Would you output the whole listing below, exactly as it reads?
##########
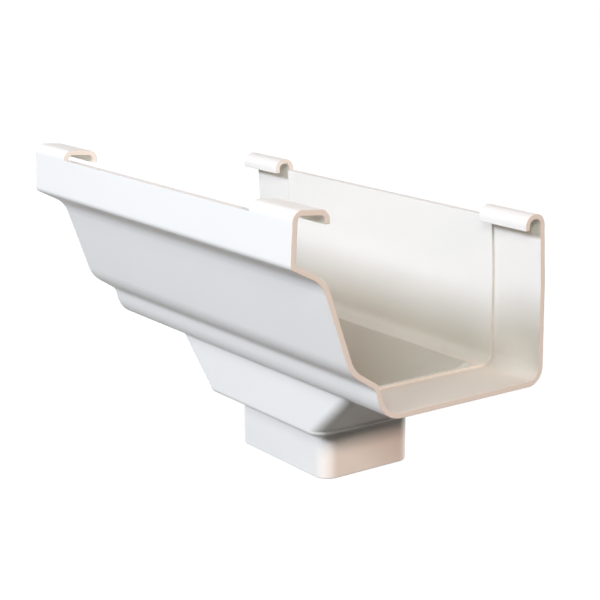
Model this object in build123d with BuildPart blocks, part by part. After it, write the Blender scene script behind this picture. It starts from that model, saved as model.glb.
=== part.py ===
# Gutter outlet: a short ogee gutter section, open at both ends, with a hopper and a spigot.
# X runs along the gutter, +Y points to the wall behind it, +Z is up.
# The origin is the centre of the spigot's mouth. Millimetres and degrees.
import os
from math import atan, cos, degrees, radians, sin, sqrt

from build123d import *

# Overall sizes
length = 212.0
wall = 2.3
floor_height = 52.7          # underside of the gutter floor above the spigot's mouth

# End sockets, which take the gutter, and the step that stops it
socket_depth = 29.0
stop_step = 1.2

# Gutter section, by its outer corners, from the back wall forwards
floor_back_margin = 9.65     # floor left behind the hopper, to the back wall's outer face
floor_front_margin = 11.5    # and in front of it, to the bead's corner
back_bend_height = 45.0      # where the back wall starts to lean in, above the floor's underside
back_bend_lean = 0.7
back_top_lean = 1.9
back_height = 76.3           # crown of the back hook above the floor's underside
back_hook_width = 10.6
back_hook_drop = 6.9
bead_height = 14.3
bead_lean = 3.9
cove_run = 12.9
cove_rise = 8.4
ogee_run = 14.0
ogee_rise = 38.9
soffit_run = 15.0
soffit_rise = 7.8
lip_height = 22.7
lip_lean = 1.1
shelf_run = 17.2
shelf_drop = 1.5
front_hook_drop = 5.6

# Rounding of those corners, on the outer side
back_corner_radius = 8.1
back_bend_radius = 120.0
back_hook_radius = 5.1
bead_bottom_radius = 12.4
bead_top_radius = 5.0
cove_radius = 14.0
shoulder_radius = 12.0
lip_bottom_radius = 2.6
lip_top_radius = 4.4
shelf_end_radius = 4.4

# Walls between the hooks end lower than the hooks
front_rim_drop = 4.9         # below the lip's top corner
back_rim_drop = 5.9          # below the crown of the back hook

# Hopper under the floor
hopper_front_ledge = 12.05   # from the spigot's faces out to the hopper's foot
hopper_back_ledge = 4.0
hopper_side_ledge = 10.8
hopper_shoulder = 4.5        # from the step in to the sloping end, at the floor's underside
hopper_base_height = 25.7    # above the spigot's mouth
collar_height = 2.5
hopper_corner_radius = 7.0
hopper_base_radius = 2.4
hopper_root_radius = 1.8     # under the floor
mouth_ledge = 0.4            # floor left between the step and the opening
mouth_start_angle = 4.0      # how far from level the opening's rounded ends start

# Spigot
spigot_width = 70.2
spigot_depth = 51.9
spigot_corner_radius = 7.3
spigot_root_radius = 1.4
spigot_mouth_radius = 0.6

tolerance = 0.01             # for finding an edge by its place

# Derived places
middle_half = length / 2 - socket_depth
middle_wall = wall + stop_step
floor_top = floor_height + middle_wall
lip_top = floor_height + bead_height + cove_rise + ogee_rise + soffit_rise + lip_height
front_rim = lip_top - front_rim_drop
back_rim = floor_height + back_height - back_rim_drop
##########
#### Exercise result:
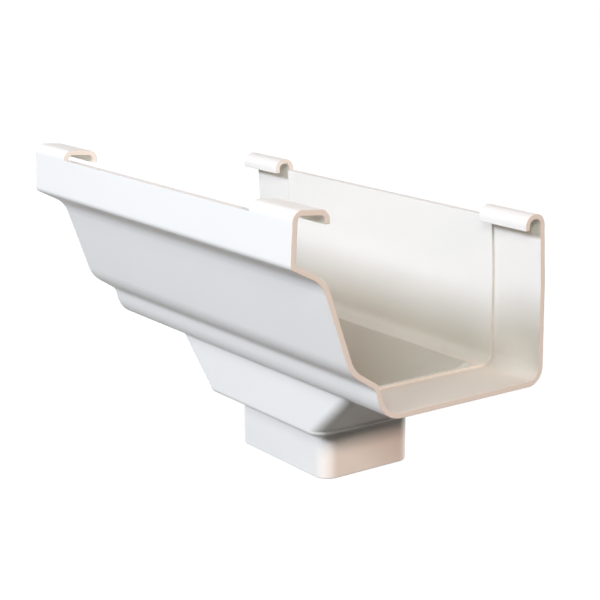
Model this object in build123d with BuildPart blocks, part by part. After it, write the Blender scene script behind this picture. It starts from that model, saved as model.glb.
=== part.py ===
# Gutter outlet: a short ogee gutter section, open at both ends, with a hopper and a spigot.
# X runs along the gutter, +Y points to the wall behind it, +Z is up.
# The origin is the centre of the spigot's mouth. Millimetres and degrees.
import os
from math import atan, cos, degrees, radians, sin, sqrt

from build123d import *

# Overall sizes
length = 212.0
wall = 2.3
floor_height = 52.7          # underside of the gutter floor above the spigot's mouth

# End sockets, which take the gutter, and the step that stops it
socket_depth = 29.0
stop_step = 1.2

# Gutter section, by its outer corners, from the back wall forwards
floor_back_margin = 9.65     # floor left behind the hopper, to the back wall's outer face
floor_front_margin = 11.5    # and in front of it, to the bead's corner
back_bend_height = 45.0      # where the back wall starts to lean in, above the floor's underside
back_bend_lean = 0.7
back_top_lean = 1.9
back_height = 76.3           # crown of the back hook above the floor's underside
back_hook_width = 10.6
back_hook_drop = 6.9
bead_height = 14.3
bead_lean = 3.9
cove_run = 12.9
cove_rise = 8.4
ogee_run = 14.0
ogee_rise = 38.9
soffit_run = 15.0
soffit_rise = 7.8
lip_height = 22.7
lip_lean = 1.1
shelf_run = 17.2
shelf_drop = 1.5
front_hook_drop = 5.6

# Rounding of those corners, on the outer side
back_corner_radius = 8.1
back_bend_radius = 120.0
back_hook_radius = 5.1
bead_bottom_radius = 12.4
bead_top_radius = 5.0
cove_radius = 14.0
shoulder_radius = 12.0
lip_bottom_radius = 2.6
lip_top_radius = 4.4
shelf_end_radius = 4.4

# Walls between the hooks end lower than the hooks
front_rim_drop = 4.9         # below the lip's top corner
back_rim_drop = 5.9          # below the crown of the back hook

# Hopper under the floor
hopper_front_ledge = 12.05   # from the spigot's faces out to the hopper's foot
hopper_back_ledge = 4.0
hopper_side_ledge = 10.8
hopper_shoulder = 4.5        # from the step in to the sloping end, at the floor's underside
hopper_base_height = 25.7    # above the spigot's mouth
collar_height = 2.5
hopper_corner_radius = 7.0
hopper_base_radius = 2.4
hopper_root_radius = 1.8     # under the floor
mouth_ledge = 0.4            # floor left between the step and the opening
mouth_start_angle = 4.0      # how far from level the opening's rounded ends start

# Spigot
spigot_width = 70.2
spigot_depth = 51.9
spigot_corner_radius = 7.3
spigot_root_radius = 1.4
spigot_mouth_radius = 0.6

tolerance = 0.01             # for finding an edge by its place

# Derived places
middle_half = length / 2 - socket_depth
middle_wall = wall + stop_step
floor_top = floor_height + middle_wall
lip_top = floor_height + bead_height + cove_rise + ogee_rise + soffit_rise + lip_height
front_rim = lip_top - front_rim_drop
back_rim = floor_height + back_height - back_rim_drop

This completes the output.